From: SeongJae Park <sj@kernel.org>
To: SeongJae Park <sj@kernel.org>
Cc: Andrew Morton <akpm@linux-foundation.org>,
damon@lists.linux.dev, linux-kernel@vger.kernel.org,
linux-mm@kvack.org
Subject: Re: (sashiko review) [RFC PATCH v4 01/10] mm/damon/core: introduce damon_ctx->paused
Date: Sun, 22 Mar 2026 13:51:24 -0700 [thread overview]
Message-ID: <20260322205125.88701-1-sj@kernel.org> (raw)
In-Reply-To: <20260322174018.83729-1-sj@kernel.org>
On Sun, 22 Mar 2026 10:40:16 -0700 SeongJae Park <sj@kernel.org> wrote:
> On Sun, 22 Mar 2026 10:06:59 -0700 SeongJae Park <sj@kernel.org> wrote:
>
> > Forwarding Sashiko review for doing discussions via mails.
> >
> > # review url: https://sashiko.dev/#/patchset/20260322155728.81434-2-sj@kernel.org
> > # start of sashiko.dev inline review
> > commit 2a3be2c8b6c327ef72163cd54e6121ef72b9c932
> > Author: SeongJae Park <sj@kernel.org>
> >
> > mm/damon/core: introduce damon_ctx->paused
> >
> > DAMON supports only start and stop of the execution. When it is
> > stopped, its internal data that it self-trained goes away.
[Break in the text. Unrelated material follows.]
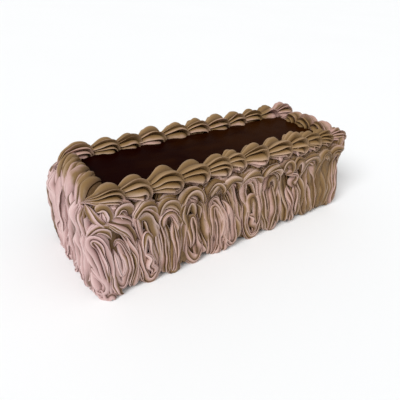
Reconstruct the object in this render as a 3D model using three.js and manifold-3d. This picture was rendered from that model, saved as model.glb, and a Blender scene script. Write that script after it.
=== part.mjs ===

It will be
> > useful if the execution can be paused and resumed with the previous
> > self-trained data.
> >
> > > diff --git a/mm/damon/core.c b/mm/damon/core.c
> > > index db6c67e52d2b..0ab2cfa848e6 100644
> > > --- a/mm/damon/core.c
> > > +++ b/mm/damon/core.c
> >
> > [ ... ]
> >
> > > @@ -3003,6 +3004,14 @@ static int kdamond_fn(void *data)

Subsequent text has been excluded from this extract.